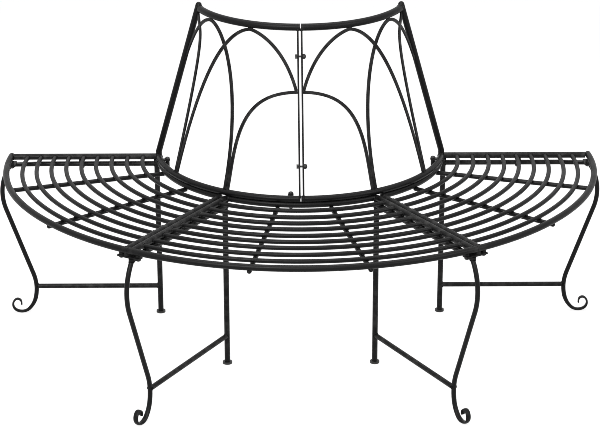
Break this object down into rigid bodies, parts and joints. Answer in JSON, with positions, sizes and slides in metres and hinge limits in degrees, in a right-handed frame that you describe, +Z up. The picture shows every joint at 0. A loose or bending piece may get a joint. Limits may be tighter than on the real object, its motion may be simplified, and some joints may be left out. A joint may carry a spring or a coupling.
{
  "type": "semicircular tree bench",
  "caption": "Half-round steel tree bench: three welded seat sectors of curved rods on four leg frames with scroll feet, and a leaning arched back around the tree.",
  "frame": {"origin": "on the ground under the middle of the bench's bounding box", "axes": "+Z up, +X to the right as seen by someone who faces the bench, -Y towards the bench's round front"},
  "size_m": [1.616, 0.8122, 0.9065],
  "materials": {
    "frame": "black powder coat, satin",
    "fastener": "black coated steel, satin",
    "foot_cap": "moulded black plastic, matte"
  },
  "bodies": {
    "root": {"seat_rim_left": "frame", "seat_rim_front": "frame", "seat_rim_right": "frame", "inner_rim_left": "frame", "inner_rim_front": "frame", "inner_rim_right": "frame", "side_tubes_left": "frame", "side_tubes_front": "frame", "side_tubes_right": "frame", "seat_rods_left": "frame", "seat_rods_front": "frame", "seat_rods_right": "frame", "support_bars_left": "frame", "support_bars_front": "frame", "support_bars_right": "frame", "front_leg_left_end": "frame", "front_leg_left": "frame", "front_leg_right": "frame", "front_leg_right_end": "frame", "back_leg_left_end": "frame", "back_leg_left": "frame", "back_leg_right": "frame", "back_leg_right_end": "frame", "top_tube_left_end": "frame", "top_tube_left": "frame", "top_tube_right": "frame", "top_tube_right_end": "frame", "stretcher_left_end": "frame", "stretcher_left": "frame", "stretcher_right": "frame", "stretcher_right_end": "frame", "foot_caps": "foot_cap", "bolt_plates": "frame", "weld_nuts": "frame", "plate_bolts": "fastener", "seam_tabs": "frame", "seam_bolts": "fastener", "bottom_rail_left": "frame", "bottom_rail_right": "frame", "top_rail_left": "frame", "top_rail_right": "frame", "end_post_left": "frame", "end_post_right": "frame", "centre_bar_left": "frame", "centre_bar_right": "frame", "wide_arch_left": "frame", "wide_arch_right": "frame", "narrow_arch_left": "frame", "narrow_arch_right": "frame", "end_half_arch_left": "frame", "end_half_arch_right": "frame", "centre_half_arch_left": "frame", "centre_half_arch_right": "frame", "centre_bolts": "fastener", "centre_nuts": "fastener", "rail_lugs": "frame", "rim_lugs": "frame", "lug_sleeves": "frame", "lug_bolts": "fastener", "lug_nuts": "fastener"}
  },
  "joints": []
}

□ □ □ □ □ □ □

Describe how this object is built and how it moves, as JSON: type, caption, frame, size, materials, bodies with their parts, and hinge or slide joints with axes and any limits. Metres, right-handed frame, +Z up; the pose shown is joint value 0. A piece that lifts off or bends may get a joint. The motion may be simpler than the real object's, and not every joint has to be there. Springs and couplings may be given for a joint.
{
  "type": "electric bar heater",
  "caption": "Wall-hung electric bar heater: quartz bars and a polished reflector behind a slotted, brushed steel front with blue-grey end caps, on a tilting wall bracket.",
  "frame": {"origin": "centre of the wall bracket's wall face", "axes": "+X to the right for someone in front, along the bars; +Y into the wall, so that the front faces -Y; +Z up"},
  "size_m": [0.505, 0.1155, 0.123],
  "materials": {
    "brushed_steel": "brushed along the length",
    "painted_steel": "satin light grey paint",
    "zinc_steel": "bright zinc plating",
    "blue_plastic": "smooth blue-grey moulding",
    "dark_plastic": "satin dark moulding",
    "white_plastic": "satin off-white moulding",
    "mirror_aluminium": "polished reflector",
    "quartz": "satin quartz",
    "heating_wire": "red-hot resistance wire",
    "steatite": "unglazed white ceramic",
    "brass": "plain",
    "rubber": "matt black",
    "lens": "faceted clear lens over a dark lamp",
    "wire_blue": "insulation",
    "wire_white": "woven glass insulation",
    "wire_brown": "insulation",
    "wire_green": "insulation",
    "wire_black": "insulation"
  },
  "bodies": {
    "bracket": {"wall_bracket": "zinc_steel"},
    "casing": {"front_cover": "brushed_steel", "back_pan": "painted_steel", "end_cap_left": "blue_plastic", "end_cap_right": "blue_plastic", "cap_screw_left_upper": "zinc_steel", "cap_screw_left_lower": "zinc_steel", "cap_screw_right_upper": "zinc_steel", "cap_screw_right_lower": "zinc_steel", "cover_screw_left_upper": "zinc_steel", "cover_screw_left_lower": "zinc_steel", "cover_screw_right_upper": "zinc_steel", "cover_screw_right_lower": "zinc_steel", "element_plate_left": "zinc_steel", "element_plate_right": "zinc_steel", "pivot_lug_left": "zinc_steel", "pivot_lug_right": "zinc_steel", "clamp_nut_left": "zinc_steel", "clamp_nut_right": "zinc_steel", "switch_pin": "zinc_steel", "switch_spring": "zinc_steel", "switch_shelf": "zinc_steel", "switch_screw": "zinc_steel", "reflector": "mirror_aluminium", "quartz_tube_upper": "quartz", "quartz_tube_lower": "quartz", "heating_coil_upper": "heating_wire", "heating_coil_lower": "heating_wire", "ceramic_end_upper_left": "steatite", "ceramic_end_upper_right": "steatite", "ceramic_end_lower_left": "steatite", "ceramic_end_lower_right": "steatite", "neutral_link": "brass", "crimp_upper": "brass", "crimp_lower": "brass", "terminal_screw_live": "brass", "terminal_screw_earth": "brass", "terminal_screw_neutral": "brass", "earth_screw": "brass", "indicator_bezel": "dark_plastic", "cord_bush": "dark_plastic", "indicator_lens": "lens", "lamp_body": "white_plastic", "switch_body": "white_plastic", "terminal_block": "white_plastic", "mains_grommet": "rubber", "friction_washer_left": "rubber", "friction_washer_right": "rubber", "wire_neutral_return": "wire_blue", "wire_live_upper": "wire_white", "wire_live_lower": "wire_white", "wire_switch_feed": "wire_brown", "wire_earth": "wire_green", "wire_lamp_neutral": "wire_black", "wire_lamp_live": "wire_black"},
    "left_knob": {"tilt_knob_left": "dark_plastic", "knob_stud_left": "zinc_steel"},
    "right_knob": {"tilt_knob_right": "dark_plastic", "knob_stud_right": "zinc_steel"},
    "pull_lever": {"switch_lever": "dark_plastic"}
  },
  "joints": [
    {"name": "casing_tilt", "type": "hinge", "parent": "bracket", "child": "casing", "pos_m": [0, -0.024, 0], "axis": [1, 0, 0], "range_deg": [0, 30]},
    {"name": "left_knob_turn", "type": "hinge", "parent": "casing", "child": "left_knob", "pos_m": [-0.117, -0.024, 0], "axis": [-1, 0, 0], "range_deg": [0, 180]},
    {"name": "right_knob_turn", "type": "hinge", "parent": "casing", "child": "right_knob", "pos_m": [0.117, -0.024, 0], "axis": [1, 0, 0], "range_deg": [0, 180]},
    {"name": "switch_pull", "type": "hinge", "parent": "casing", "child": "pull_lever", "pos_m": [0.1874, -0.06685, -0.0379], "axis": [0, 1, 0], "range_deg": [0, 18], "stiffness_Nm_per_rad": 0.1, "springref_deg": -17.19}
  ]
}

□ □ □ □ □ □ □

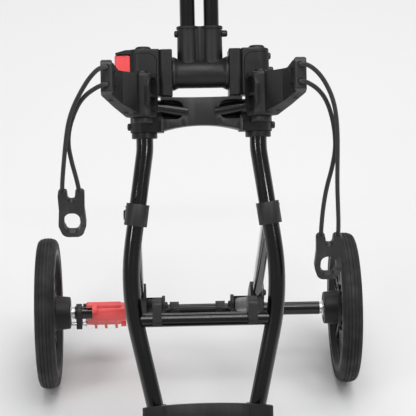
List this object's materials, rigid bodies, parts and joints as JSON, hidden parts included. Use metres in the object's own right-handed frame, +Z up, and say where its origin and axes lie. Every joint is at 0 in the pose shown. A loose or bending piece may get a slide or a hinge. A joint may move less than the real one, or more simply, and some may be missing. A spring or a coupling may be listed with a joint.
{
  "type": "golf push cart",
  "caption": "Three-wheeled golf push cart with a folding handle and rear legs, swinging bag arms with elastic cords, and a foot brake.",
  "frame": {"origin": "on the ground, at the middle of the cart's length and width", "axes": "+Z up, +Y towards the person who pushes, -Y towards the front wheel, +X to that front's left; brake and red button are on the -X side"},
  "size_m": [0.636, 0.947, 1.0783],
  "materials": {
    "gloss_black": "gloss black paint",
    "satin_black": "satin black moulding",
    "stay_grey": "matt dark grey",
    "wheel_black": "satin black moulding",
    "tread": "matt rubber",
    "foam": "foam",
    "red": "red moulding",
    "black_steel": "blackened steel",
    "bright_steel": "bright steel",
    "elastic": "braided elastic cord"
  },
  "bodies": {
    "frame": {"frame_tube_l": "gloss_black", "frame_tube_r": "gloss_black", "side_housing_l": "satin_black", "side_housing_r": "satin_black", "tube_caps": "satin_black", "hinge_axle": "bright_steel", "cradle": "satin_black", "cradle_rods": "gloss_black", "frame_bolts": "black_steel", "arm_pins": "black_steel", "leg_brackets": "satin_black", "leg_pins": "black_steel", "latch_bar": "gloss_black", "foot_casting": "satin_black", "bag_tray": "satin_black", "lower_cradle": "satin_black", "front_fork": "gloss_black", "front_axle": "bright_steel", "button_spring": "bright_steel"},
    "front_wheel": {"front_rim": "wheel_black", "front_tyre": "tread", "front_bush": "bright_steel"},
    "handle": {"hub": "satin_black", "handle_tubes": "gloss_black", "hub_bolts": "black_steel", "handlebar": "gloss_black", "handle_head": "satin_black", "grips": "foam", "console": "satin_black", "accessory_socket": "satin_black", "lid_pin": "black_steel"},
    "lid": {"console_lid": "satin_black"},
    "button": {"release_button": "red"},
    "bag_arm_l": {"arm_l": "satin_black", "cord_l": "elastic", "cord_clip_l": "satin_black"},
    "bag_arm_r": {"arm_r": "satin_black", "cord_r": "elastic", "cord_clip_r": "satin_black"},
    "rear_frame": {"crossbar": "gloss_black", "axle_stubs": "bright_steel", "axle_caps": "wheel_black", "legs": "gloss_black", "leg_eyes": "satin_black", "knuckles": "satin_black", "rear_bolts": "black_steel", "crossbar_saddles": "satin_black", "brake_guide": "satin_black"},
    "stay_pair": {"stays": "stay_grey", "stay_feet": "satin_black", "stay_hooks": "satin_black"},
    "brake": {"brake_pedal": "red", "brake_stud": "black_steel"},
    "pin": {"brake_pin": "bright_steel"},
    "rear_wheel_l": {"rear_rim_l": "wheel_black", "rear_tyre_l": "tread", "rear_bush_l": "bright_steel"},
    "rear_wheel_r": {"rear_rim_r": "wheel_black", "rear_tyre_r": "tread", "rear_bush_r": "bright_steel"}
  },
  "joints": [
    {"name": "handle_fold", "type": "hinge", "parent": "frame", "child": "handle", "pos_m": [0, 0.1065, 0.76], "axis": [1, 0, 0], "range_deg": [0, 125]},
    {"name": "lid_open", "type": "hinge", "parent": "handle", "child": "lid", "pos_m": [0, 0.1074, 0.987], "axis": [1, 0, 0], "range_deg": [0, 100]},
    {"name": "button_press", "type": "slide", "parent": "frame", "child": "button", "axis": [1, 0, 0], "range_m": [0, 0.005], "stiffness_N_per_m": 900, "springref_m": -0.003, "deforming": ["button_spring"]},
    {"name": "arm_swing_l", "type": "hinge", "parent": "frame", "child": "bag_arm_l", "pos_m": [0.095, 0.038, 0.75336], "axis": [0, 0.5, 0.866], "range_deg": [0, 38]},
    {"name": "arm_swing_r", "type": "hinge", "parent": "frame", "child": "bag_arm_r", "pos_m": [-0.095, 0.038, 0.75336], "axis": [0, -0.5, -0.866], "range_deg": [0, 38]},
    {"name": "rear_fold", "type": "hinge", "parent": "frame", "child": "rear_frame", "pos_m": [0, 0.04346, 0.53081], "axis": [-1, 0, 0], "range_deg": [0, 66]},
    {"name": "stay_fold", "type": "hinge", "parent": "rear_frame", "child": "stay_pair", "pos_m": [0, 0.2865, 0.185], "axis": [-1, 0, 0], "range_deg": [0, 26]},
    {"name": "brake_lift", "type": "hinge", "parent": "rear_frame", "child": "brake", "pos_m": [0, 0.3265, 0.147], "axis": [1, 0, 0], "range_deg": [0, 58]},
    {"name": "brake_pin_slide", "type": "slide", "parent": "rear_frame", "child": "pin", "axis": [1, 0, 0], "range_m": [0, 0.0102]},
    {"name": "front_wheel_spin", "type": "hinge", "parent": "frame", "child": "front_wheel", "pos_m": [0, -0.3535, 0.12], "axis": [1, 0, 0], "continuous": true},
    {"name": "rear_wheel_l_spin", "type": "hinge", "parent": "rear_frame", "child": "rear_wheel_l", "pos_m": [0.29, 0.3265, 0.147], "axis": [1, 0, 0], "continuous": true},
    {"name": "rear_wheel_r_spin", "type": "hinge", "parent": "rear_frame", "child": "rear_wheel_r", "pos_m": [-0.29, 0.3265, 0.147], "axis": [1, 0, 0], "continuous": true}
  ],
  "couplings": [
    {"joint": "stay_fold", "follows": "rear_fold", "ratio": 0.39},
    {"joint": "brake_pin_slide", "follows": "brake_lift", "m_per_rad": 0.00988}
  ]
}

□ □ □ □ □ □ □

Directions for this task - Look through the entries above and count each line holding "that"; report the count alone.

Exercise solution - 4